Sunday, December 15, 2013

Spending VS Earning

One of the earliest economic concepts I learnt is nothing other than this very idea that spending and earning are pretty much the same thing (i.e. spending = earning) when you look at the broad picture of the whole economy. To an individual, a spending is cash outflow, and an earning is cash inflow. So how can your spending be your earning? Well, that is not possible. But how about your spending = another's earning? Why not eh? Simply put, the $3.3 you spend on your daily Iced Latte at Brown (Brown is the best. True story.) will be credited to Brown's revenue. Let's just say your spending, no matter what you spend it on, is never a waste! Yes, there is always a recipient, and as long as that remains true, the whole economy will be healthy! (let's assume all else constant at this point).

So remember folks, spending may hurt you, but it helps the others because your expense is their income. And that is how GDP is measured.

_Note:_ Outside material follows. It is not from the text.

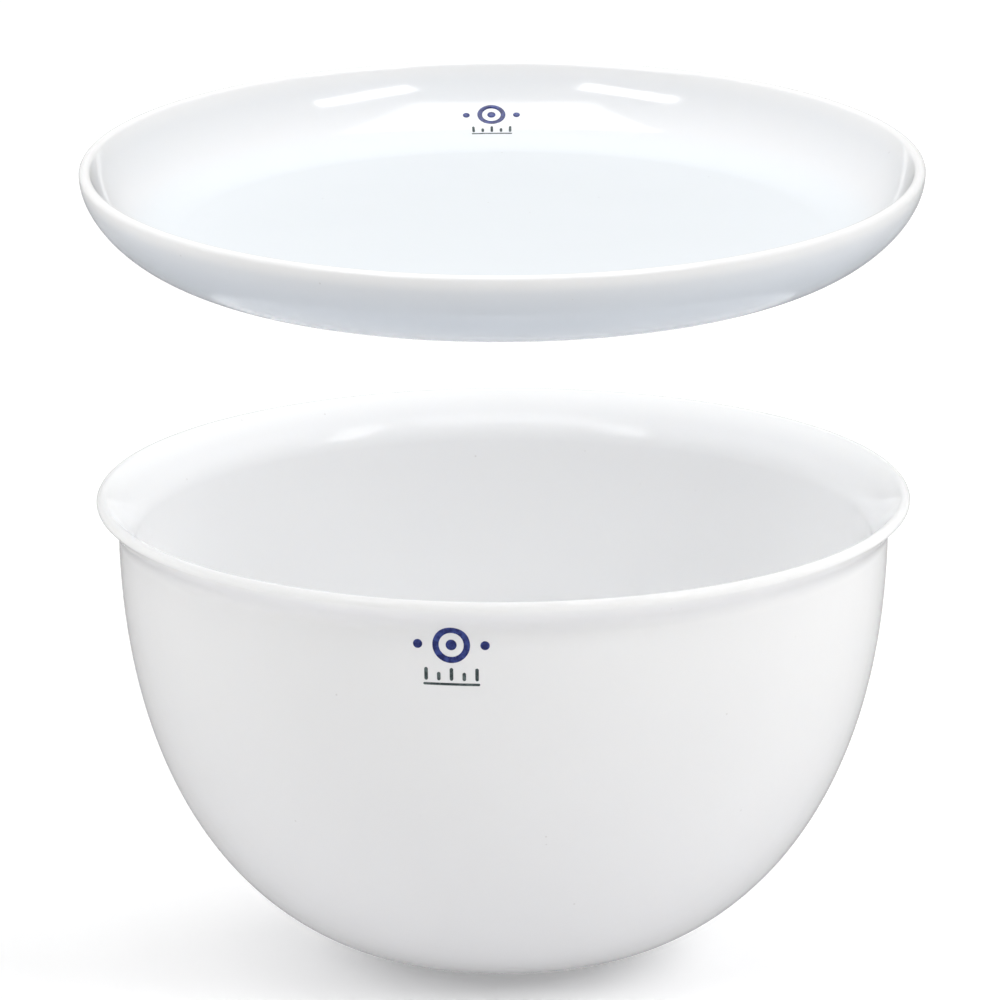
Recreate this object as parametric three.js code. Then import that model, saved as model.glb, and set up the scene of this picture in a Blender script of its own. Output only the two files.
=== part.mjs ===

Just to remind you, when we look at the economy as a whole, expenditure is equal to income. So in measuring GDP of a country, to avoid double counting (adding both expenditure and income of the whole country together will severely distort the result by doubling the amount of the actual GDP), what they do is looking at either the income side or the expenditure side, NOT BOTH.

This is also what we call "Circular Flow", the very idea that gave rise to the world renown Keynesian economics. John Maynard Keynes, the father of the dubbed modern economics, was the one who was keen enough to notice that the decline in aggregate expenditure would severely hurt the economy because as expenditure plunges, income also falls (again, expenditure = income). During the great economic depression in the 1930s, Keynes urged the government to pump out spending (run deficit) so to keep the circular flow of wealth (spending -> income -> spending -> income...) going. This is called expansionary fiscal policy, in which the government will spend more or cut tax. As the government spent, the business world was able to rebound back on its feet, employment rose, and people were able to once again earn enough to spend to sustain their livelihood. So the little spending spark created by the government had made it possible to fix the stalled economic engine.

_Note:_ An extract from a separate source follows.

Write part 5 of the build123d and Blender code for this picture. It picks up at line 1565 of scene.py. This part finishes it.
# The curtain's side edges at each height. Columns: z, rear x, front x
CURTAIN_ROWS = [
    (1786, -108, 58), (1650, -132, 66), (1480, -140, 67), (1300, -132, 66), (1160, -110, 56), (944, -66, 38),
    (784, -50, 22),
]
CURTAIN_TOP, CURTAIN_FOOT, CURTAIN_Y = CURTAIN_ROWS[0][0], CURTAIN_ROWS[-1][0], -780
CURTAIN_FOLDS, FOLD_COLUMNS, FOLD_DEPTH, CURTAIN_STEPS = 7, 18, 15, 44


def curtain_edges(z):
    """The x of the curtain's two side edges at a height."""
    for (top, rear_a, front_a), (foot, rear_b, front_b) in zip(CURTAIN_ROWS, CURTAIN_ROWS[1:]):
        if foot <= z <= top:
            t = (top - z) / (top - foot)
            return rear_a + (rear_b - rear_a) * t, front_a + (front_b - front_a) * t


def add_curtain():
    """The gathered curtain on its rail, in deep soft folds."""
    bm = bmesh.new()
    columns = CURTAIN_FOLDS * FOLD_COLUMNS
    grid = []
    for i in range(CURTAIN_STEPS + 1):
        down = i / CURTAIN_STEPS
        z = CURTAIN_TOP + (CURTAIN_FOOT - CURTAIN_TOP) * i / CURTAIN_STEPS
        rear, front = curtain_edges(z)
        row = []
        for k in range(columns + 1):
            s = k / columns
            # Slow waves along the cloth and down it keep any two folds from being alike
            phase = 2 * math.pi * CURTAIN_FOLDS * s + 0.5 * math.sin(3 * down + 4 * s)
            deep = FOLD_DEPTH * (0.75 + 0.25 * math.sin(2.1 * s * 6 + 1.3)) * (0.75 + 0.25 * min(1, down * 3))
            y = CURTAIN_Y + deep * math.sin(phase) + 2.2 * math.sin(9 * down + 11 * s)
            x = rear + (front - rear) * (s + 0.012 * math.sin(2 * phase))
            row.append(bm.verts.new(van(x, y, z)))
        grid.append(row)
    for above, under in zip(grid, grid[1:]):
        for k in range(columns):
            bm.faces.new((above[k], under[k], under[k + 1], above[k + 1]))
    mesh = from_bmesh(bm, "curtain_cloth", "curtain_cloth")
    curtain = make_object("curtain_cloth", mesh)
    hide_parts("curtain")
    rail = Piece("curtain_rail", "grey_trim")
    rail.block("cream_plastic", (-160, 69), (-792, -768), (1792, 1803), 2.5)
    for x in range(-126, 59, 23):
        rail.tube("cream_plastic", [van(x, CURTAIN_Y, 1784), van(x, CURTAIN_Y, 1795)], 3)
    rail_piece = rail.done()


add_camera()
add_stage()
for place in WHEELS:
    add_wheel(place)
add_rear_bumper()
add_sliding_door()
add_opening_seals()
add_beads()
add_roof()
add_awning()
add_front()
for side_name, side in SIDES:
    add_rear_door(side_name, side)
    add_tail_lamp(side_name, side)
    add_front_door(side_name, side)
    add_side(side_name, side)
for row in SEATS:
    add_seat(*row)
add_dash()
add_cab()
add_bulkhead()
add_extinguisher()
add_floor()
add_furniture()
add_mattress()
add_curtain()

In a nutshell, spending is just as vital to the economy as earning. Even a broken window that forces you to call the glass repairman is not such a bad thing for the economy. I mean if everyone's windows are damage-proof, then we will lose a section of the job market (no window repairman since they have nothing to do!).

Of course, I am simplifying the concept as much as possible so that it is easy for you, the reader, to digest. Things aren't that simple. Theory is not perfect, and this one is no exception. There are loads of criticism deriding what I have just explained to you.